FEBRUARY 2018 IN
RICK ASTER’S WORLD

HTTPS Nears Tipping Point

HTTPS adoption is approaching a tipping point. The protocol, which spells out a way to combine the traditional HTTP for accessing web pages with the TLS that keeps communications secure, will at some point become so common that it will effectively replace HTTP. It looks like that day may be just a year or two away.

There is ample precedent for this kind of transition on the Internet. UTF-8 became the predominant character encoding on the Internet in a period of a few months about five years ago. HTTPS went from being a novelty for web-based email, when Gmail adopted it in response to Chinese government hackers, to near-mandatory in the space of three or four years. It may take a longer transition for HTTPS to gain the same kind of dominance over the whole web, but there are good reasons to think that will follow.

HTTPS was introduced for the security of commercial transactions. Most of us first saw it in online shopping carts and checkouts. It was a few years before it became mandatory for those applications, and a few more before it spread to email and discussion forums. Now it is needed in so many places, it is clear that ideally, it should be the default for anything on the web. The threat that makes the best case for HTTPS now is spying: governments recording what web searches you make, competitors sifting through the details of your web traffic to discover what is on your mind and those of your customers.
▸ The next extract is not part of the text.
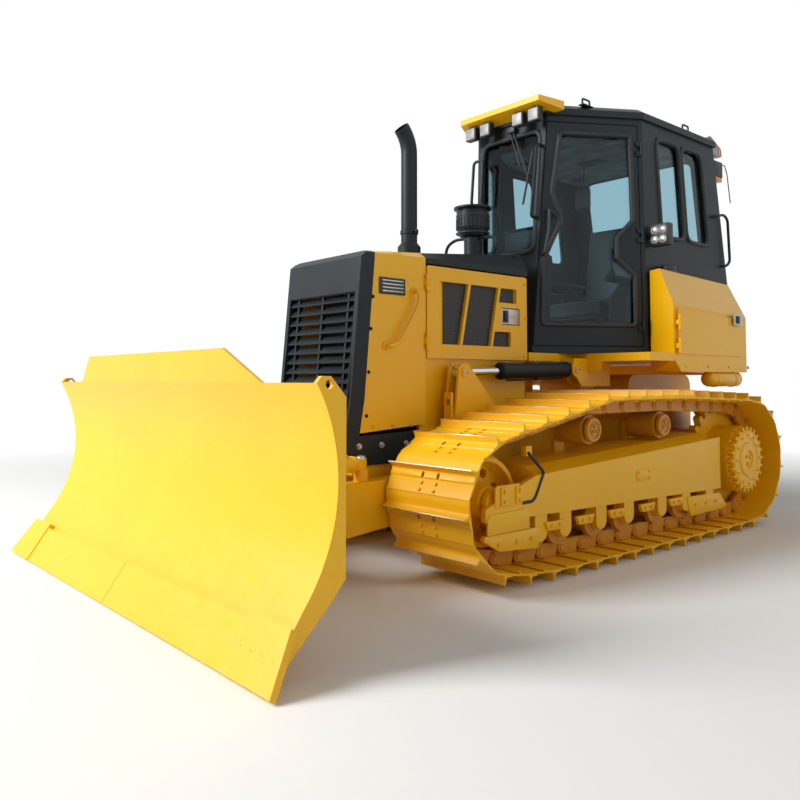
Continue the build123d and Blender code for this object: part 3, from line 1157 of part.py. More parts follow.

The specifics of what documents and data are going back and forth are hidden by HTTPS, taking away a host of potential security problems.

If HTTPS is not ubiquitous already, it is because of the technical difficulties of implementing it. As of this writing, for example, it is possible to view this site over HTTPS, but your web browser probably will not permit it, noting a certificate mismatch. That is something that only I as the domain owner can address, and until recently, getting a security certificate was prohibitively expensive for a run-of-the-mill web domain. As of 2018, the certificate itself is no longer the obstacle, but a cluster of technical hurdles remain. It is when these obstacles are mostly solved that ordinary web sites will be able to deliver pages over HTTPS by default.

For now, we face a web that consists of an uneasy patchwork of HTTP and HTTPS. There are secure pages that include unsecured content and vice versa, Security-minded browsers may prevent some of these pages from displaying. Browser add-ons such as HTTPS Everywhere are available to help you navigate this transitional period, but though they can make large commercial sites more secure for the reader, at the same time there is the risk that they may block some content on other sites or even render whole sites inaccessible. The same patience and good humor that helped us get through past Internet transitions will help us get through this one too.